Thursday, July 1, 2010

Do We Hear What We Are Saying?

Upon sharing the news that she was expecting twins, the other mother excitedly rejoined, "I'm not!"

Upon reflecting that his brother-in-law and sister have seven children, this young father remarked, "It's like they haven't figured out where they come from yet."

Upon getting married, the young bride explained that they would not be having kids because, "We've decided we want things."

Or all too often a mother has been heard to say, "After I had him, I just knew I couldn't handle even one more."

Names have been withheld in an attempt to protect my own skin. I am, after all, speaking from personal conversation and experiences and if anyone saw their words put in black and white like this they might very well resent me. If I left the quotes stand on their own, perhaps that would be enough.

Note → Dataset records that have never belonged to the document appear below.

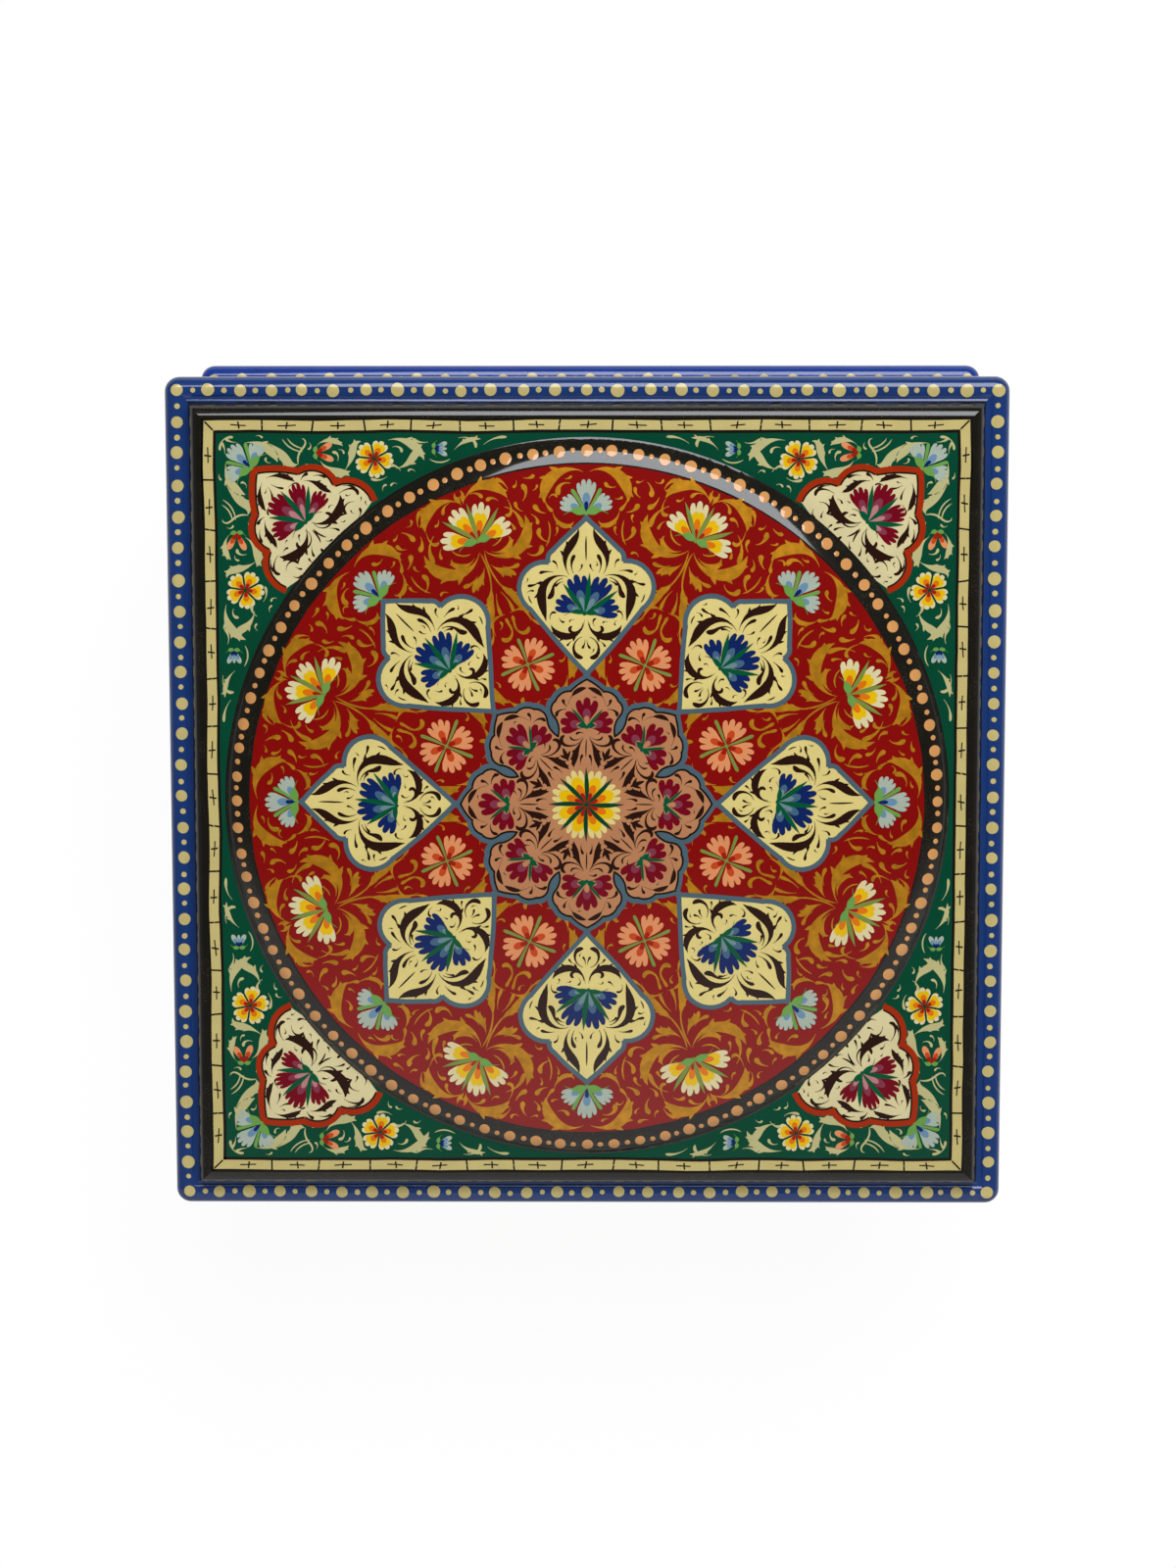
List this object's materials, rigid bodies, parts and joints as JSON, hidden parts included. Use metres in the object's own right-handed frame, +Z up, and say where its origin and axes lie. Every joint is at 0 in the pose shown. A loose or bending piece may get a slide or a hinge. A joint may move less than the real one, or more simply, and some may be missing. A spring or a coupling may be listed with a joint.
{
  "type": "lacquered papier mache box",
  "caption": "Square painted papier mache box with flanged plinth and lid, a raised round medallion and a lift-off lid over an inner collar.",
  "frame": {"origin": "centre of the underside, on the surface the box stands on", "axes": "+Z up through the lid, along which the lid lifts off; +X to the right and +Y to the back, square to the sides"},
  "size_m": [0.203, 0.203, 0.1021],
  "materials": {
    "blue_lacquer": "blue paint under clear gloss lacquer",
    "green_lacquer": "green paint and ornament under clear gloss lacquer",
    "red_lacquer": "red paint and ornament under clear gloss lacquer",
    "wall_lacquer": "black paint and ornament under clear gloss lacquer",
    "liner_lacquer": "red paint under clear lacquer",
    "underside_lacquer": "plain black paint, satin",
    "velvet": "short-pile velvet on card"
  },
  "bodies": {
    "box": {"floor_board": "underside_lacquer", "floor_lining": "velvet", "wall_front": "wall_lacquer", "wall_right": "wall_lacquer", "wall_back": "wall_lacquer", "wall_left": "wall_lacquer", "liner_front": "liner_lacquer", "liner_right": "liner_lacquer", "liner_back": "liner_lacquer", "liner_left": "liner_lacquer", "plinth_front": "blue_lacquer", "plinth_right": "blue_lacquer", "plinth_back": "blue_lacquer", "plinth_left": "blue_lacquer"},
    "lid": {"lid_rail_front": "blue_lacquer", "lid_rail_right": "blue_lacquer", "lid_rail_back": "blue_lacquer", "lid_rail_left": "blue_lacquer", "lid_panel": "green_lacquer", "lid_medallion": "red_lacquer", "lid_lining": "velvet"}
  },
  "joints": [
    {"name": "lid_lift", "type": "slide", "parent": "box", "child": "lid", "axis": [0, 0, 1], "range_m": [0, 0.12]}
  ]
}
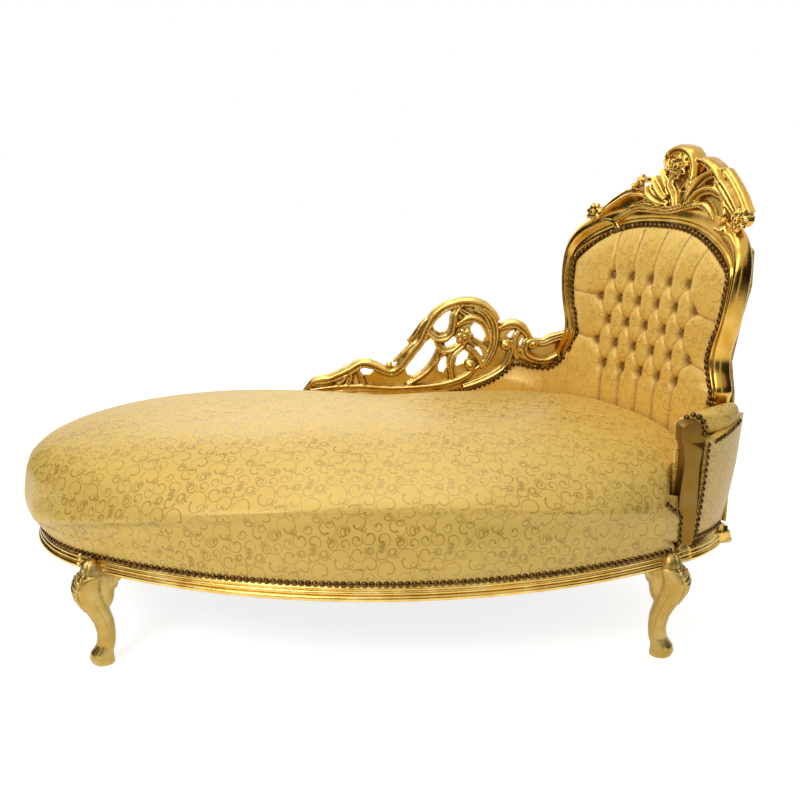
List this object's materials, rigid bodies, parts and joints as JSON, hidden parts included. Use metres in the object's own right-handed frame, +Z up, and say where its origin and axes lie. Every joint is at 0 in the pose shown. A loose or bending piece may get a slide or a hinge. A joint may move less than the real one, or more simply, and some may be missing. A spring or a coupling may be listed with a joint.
{
  "type": "chaise longue",
  "caption": "Chaise longue with a domed seat on a reeded gilt rail, a deep tufted barrel back and a pierced carved crest and side.",
  "frame": {"origin": "on the floor, under the middle of the part's own bounding box", "axes": "+X along the seat toward the head end with the back, +Y toward the rear side with the pierced carving, +Z up"},
  "size_m": [1.6827, 0.8597, 1.1201],
  "materials": {
    "gilt_wood": "burnished gold leaf over carved wood",
    "frame_timber": "sawn beech",
    "damask": "satin damask",
    "webbing": "woven jute",
    "lining": "plain cloth"
  },
  "bodies": {
    "root": {"front_seat_rail": "gilt_wood", "foot_end_rail": "gilt_wood", "back_seat_rail": "gilt_wood", "arm_side_rail": "gilt_wood", "back_end_rail": "gilt_wood", "leg_front_foot": "gilt_wood", "leg_front_head": "gilt_wood", "leg_rear_foot": "gilt_wood", "leg_rear_head": "gilt_wood", "corner_blocks": "frame_timber", "seat_cross_rails": "frame_timber", "seat_webbing": "webbing", "dust_cover": "lining", "seat_cushion": "damask", "back_frame": "gilt_wood", "back_posts": "frame_timber", "back_cross_rails": "frame_timber", "back_inner_panel": "webbing", "tufted_back": "damask", "tuft_buttons": "damask", "outside_back_panel": "damask", "crest_carving": "gilt_wood", "arm_post": "gilt_wood", "arm_rail": "frame_timber", "arm_pad": "damask", "arm_inside_panel": "damask", "arm_outside_panel": "damask", "side_board": "gilt_wood", "side_inner_panel": "damask", "side_outside_panel": "damask", "fretwork_carving": "gilt_wood"}
  },
  "joints": []
}
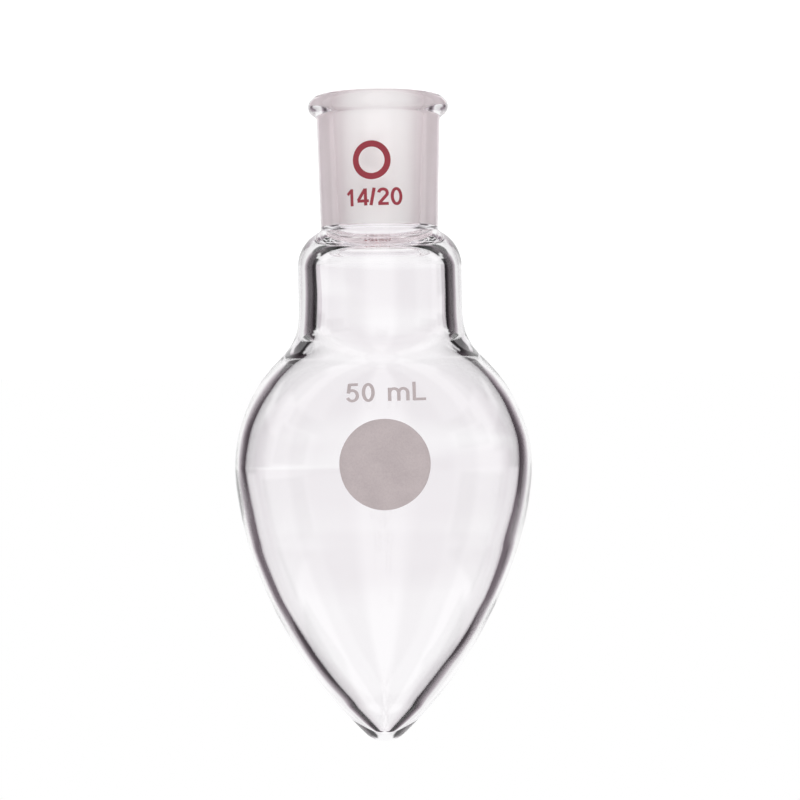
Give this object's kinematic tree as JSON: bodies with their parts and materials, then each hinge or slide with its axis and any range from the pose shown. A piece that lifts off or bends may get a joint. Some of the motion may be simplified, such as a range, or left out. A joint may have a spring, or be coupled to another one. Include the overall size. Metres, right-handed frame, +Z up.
{
  "type": "pear-shaped flask",
  "caption": "Small pear-shaped glass flask with a pointed bottom, a short neck and a ground taper socket, upside down on its mouth.",
  "frame": {"origin": "middle of the mouth, in the plane of the rim, on the surface that the flask stands on", "axes": "+Z up along the flask's own axis, from the mouth to the pointed bottom; the marked front faces -Y"},
  "size_m": [0.0462, 0.0463, 0.1007],
  "materials": {
    "glass": "clear, fire-polished blown borosilicate glass, with the inside of the socket ground to an even frost",
    "marking_enamel": "matt warm grey enamel, fired on, for writing on"
  },
  "bodies": {
    "root": {"flask": "glass", "marking_spot": "marking_enamel"}
  },
  "joints": []
}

Sometimes these sentiments have been voiced by non-Christians, and in those situations I must accept that there is a simple ignorance of the gift of Life that is bestowed upon this world in each child's conception. However, I have heard these words and others like them come from the mouths of Christians, and this saddens me. It reflects a worldly influence of which I suspect they are unaware. Most from whom I've heard these things are parents already, and it is quite evident that they love and cherish their children dearly.

There is almost a compartmentalization between the idea of having children and the reality of the ones we already can put our arms around. I think that we find it so difficult to let go of our own autonomy that we don't even see when we're doing it. My hand is raised - Guilty!

Autonomy - Ancient Greek: from αὐτο- auto- "self" + νόμος nomos, "law" "one who gives oneself their own law"
- self-directing freedom and especially moral independence

There are any number of areas where my personal hold on the lead reigns of control have worn deep grooves into the skin of my palms. I bear the calluses, blisters, and scars of my personal battles to have those straps wrested or coaxed out of my grip. And His hands are working on mine still. I hope that this is not misunderstood as self-righteousness.

This arena of children and the bearing of them is one for which my heart beats with strident tenderness. I believe we have bought into the world's persuasion without due consideration. All the rationalizations that negate an acknowledgement of our Lord as the One we would seek to determine the way in which we should go have become "common sense". Our flippant comments like the ones above prompt communal laughter and tell on us, affirming our waywardness.

The Lord tells us, " Behold, children are a heritage from the LORD,
the fruit of the womb a reward."

So many will respond with joy to this truth when that little one makes his or her appearance, but it is true always. Before you decide for yourself, while you are carrying their developing bodies within you, if He calls you to travel state lines or continents to get them, and ever afterward for as long as He allows, they are His gifts; and as such I believe we are wisest to allow Him to determine their giving.